+++ Excerpted records

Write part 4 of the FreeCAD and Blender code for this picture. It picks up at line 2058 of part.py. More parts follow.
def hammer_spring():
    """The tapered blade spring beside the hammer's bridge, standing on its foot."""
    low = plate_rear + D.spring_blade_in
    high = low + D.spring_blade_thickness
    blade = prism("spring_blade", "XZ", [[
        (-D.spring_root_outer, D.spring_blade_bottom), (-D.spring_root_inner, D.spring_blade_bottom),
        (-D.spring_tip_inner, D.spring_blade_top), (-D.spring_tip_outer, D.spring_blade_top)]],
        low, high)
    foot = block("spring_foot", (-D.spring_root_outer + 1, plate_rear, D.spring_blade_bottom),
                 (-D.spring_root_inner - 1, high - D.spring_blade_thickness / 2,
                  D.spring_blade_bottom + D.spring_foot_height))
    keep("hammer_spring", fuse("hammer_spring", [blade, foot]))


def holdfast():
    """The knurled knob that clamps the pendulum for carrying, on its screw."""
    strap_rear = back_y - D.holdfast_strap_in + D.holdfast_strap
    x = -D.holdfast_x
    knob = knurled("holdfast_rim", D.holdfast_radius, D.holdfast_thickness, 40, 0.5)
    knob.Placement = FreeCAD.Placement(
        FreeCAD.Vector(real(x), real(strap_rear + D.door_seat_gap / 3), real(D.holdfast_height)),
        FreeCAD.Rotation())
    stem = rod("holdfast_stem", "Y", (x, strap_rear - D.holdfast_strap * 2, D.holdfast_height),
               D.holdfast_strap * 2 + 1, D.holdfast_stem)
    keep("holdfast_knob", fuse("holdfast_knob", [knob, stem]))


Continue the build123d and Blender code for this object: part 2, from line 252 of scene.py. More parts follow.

++++++

◆ Work to be completed: Copy out every line of the material above that mentions the word "part".

◆ Full answer:
Write part 4 of the FreeCAD and Blender code for this picture. It picks up at line 2058 of part.py. More parts follow.
Continue the build123d and Blender code for this object: part 2, from line 252 of scene.py. More parts follow.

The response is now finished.